___ Given data
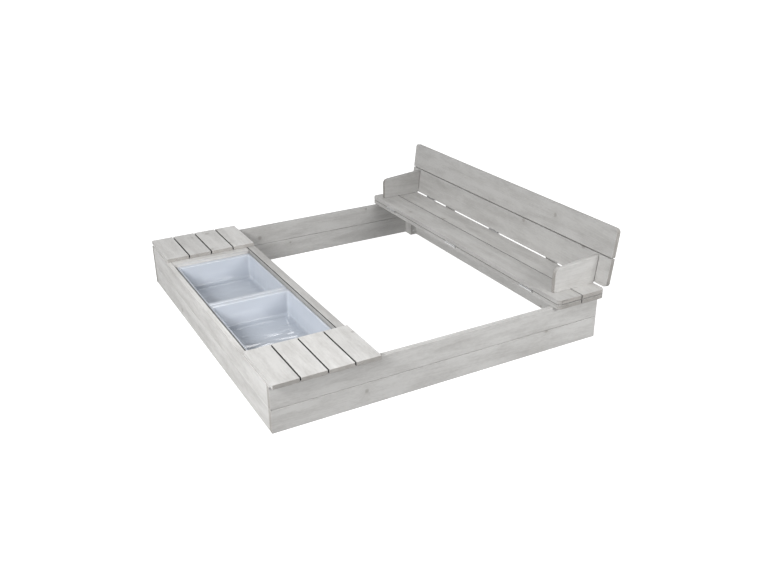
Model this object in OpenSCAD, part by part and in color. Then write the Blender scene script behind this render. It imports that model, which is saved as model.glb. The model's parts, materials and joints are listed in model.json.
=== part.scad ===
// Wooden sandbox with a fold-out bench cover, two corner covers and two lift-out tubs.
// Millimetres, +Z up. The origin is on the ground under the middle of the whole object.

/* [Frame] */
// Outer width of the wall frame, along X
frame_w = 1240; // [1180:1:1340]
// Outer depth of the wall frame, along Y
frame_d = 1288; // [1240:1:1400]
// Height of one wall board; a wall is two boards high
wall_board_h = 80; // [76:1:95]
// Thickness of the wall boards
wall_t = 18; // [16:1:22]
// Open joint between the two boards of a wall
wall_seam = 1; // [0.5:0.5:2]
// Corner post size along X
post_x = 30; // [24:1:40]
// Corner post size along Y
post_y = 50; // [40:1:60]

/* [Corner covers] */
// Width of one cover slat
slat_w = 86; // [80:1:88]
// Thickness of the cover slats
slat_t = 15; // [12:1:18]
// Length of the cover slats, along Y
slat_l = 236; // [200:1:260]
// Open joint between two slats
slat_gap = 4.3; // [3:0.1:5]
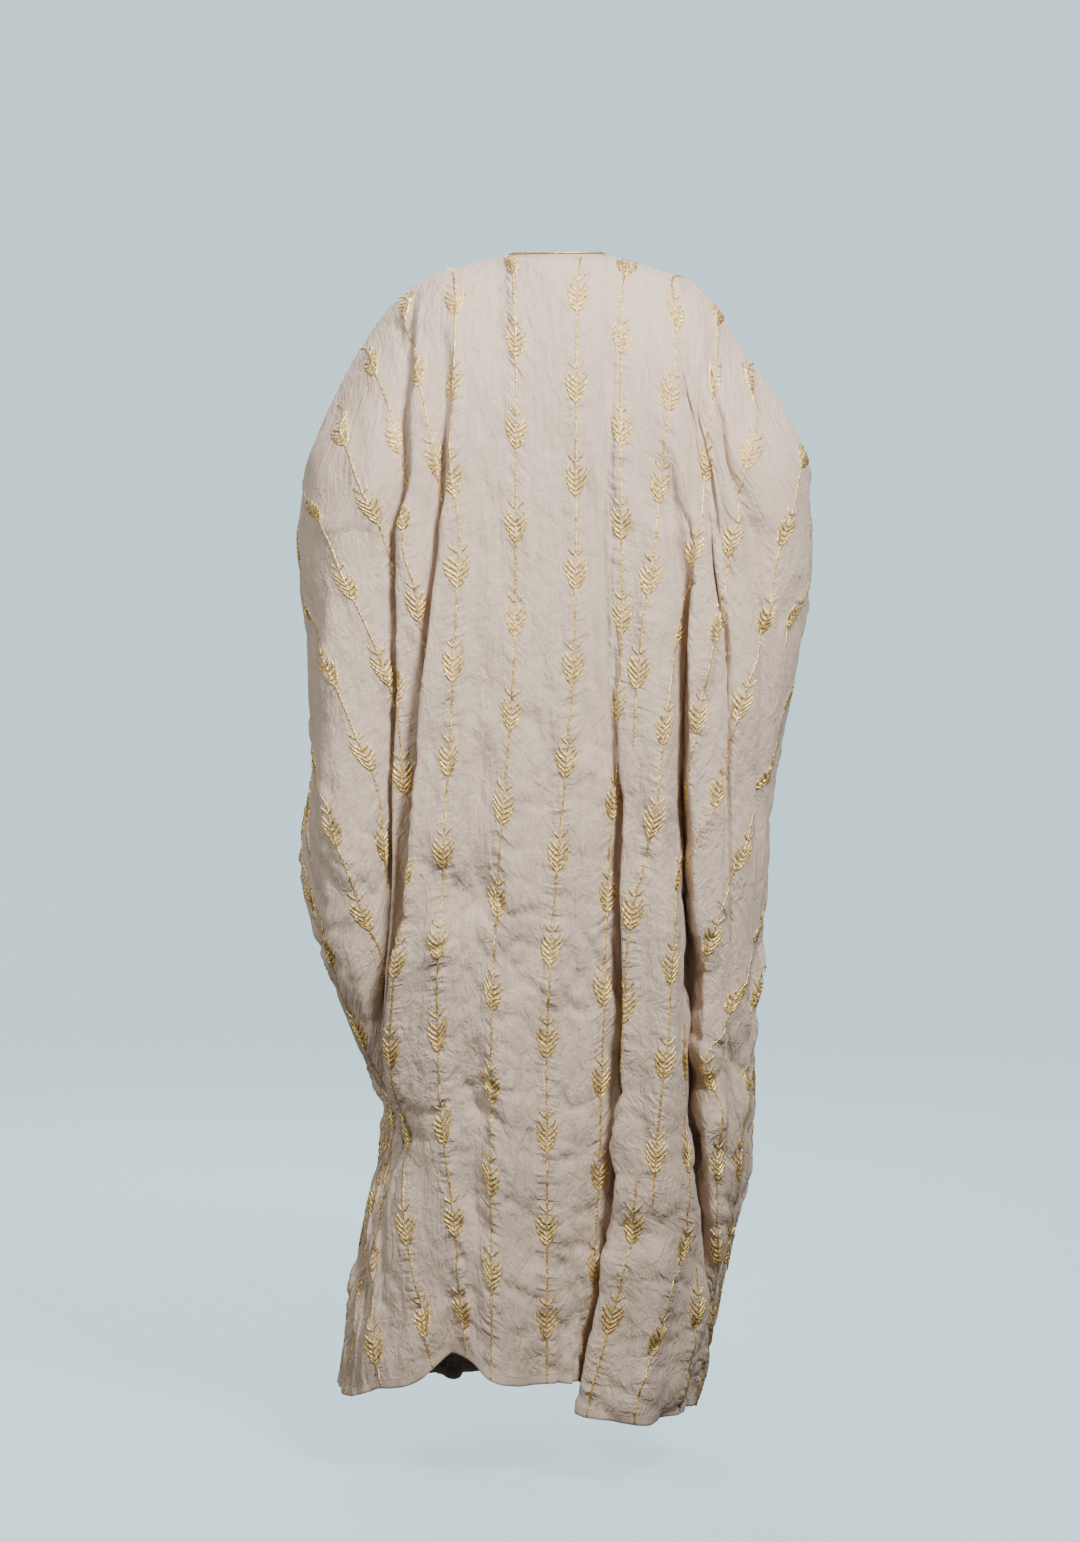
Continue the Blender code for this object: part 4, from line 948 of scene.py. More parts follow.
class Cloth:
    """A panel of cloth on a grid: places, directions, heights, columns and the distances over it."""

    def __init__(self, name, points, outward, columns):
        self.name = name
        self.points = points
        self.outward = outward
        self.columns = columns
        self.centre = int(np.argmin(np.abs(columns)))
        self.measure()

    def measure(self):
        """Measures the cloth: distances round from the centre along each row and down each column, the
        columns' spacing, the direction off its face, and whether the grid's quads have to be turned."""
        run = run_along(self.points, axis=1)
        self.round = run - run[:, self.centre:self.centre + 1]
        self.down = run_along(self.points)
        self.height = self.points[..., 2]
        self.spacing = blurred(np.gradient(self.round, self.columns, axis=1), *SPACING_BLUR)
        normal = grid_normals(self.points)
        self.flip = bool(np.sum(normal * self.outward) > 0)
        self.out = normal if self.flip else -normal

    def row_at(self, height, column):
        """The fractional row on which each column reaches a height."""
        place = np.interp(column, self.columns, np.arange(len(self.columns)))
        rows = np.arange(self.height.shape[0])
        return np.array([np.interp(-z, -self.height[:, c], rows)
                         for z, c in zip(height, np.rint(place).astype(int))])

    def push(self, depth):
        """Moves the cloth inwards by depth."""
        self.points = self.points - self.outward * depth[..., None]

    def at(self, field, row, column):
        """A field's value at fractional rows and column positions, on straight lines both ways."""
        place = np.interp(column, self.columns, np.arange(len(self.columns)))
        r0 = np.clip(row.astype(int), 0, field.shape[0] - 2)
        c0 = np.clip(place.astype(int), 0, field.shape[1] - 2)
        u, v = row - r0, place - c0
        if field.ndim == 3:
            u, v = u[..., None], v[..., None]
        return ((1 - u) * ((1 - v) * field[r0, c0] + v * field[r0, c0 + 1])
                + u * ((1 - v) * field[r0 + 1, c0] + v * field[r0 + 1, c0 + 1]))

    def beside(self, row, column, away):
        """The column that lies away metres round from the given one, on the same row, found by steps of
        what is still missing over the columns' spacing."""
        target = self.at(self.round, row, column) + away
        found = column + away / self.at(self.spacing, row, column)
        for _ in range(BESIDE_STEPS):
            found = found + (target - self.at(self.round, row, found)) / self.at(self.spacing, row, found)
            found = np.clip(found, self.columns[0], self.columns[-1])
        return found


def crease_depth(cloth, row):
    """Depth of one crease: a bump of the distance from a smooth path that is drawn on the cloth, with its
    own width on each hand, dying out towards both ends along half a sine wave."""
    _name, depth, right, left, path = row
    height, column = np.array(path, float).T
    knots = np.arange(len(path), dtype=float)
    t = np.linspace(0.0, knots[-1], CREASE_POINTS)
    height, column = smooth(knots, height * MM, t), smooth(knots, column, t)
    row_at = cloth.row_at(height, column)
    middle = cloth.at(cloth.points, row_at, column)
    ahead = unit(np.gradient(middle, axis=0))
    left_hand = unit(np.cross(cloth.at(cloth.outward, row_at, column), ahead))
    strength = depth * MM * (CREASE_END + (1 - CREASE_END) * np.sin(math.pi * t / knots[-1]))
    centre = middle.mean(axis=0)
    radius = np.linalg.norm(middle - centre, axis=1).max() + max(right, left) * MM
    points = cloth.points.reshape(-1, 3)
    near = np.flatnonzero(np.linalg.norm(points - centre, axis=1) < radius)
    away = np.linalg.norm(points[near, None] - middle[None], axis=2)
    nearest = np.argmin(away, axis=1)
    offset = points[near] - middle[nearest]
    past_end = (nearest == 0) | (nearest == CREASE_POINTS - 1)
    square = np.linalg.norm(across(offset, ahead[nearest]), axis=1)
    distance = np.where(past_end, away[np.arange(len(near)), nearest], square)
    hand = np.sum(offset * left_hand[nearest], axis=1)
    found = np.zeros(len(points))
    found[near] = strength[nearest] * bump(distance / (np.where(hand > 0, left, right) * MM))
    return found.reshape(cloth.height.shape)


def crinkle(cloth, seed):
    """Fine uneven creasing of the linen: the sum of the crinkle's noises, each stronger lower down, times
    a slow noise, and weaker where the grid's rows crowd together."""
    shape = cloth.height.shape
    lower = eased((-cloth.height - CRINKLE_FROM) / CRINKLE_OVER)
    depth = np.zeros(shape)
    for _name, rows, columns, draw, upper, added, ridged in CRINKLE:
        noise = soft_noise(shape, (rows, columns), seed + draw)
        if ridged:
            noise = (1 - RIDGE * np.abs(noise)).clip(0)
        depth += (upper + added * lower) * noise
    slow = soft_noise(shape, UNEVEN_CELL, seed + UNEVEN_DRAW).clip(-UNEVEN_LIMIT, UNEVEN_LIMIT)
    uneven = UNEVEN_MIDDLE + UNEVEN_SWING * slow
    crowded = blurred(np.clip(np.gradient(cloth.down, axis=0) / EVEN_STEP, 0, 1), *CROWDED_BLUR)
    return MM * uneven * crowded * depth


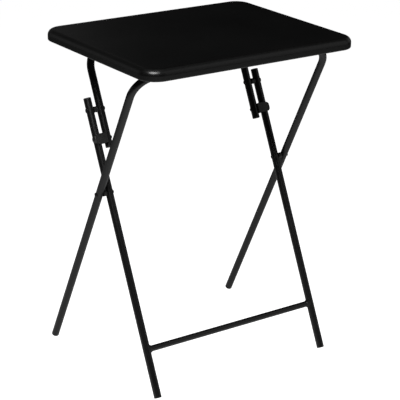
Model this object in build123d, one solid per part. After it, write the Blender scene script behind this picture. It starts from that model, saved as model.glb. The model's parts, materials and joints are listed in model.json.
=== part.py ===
______
Prompt: Write only the number of lines in the records that include the word "which".

Result below: 2